Once you’ve set up your ice hut and drilled a few holes, you’re ready to fish! Let’s talk about the actual fishing equipment you’ll need.
Catching the fish
In the same way that you would in a river or stream, you want to think about the type of fish you’re going after. Successful sportsmen say that the rod doesn’t matter too much, as long as it’s stiff.
There are hundreds of kinds of fishing bait.
If you visit the tackle shop near your fishing site, ask the staff which they recommend. They can direct you to what others have said worked well.
But, if you’re looking for a tried-and-true bait, keep it simple. A majority of successful ice fishermen say that they prefer to just use minnows.
So, you’ve got your sturdy fishing rod and bait. Now you’ll need some fishing-rod holders.
When you’re fishing from the back of your truck or from a boat, it’s easy to find a place to anchor your rod. But on the ice, it’s tricky.
You’ll probably also be fishing multiple holes. You’ll need to be sure that you’re able to manage them all.
The final piece of equipment you’ll want to have is a tip-up. Before you fish with tip ups, check your fishing license rules.
In some places, you can’t fish more than two or three holes at a time, and you might not need a tip-up. But, if you’re able to fish several holes, a tip-up will help you keep track of each of them.
Tip-ups are little tools that raise an alert when a fish takes bait. Usually a flag will come up, letting you see that there’s activity even from a distance.

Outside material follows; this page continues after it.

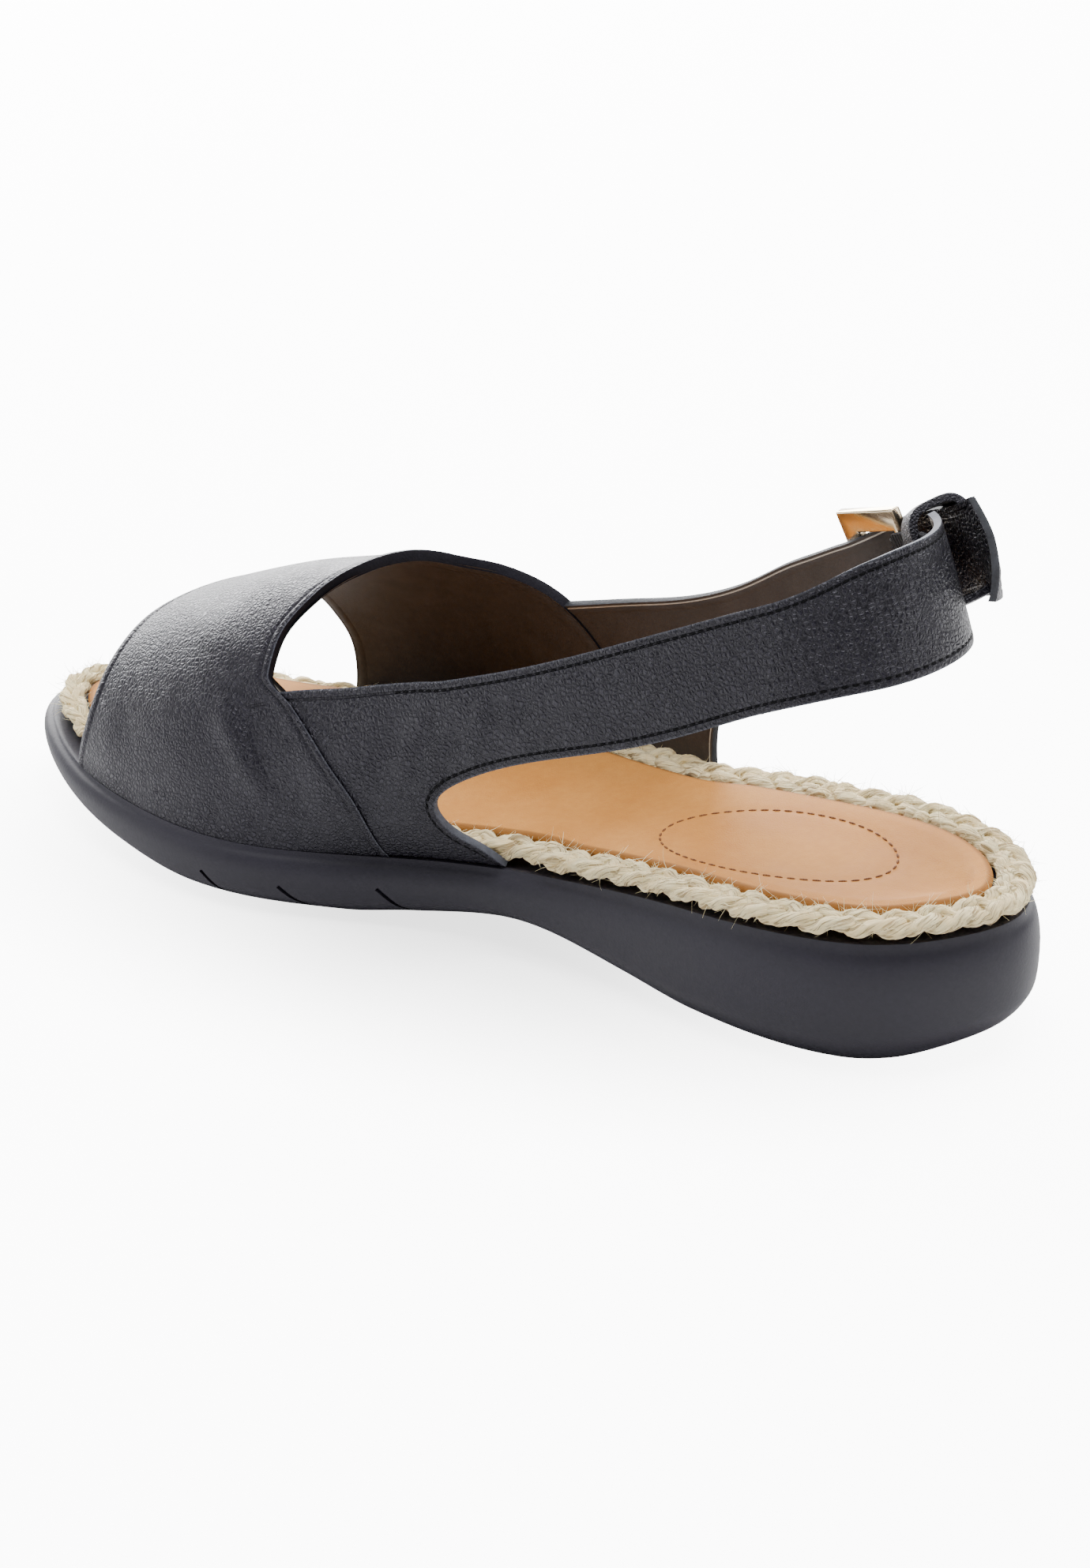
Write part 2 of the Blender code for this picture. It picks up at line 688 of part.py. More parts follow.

Tips-ups can be very simple, but there are also brands that incorporate displays. These displays tell you when your fish is swimming away and other stats.
Whichever tip-up you choose, they’re all very helpful for managing your fishing holes. They also cut down on the need for you to walk back and forth across the ice.
Now you’re all set up! You’ve got a fishing hut in a safe place, You’ve got all the equipment you need. Relax, and keep warm!
Ice fishing doesn’t have to be intimidating. Beginners can learn how to use simple techniques to reel in fish, even on the first try!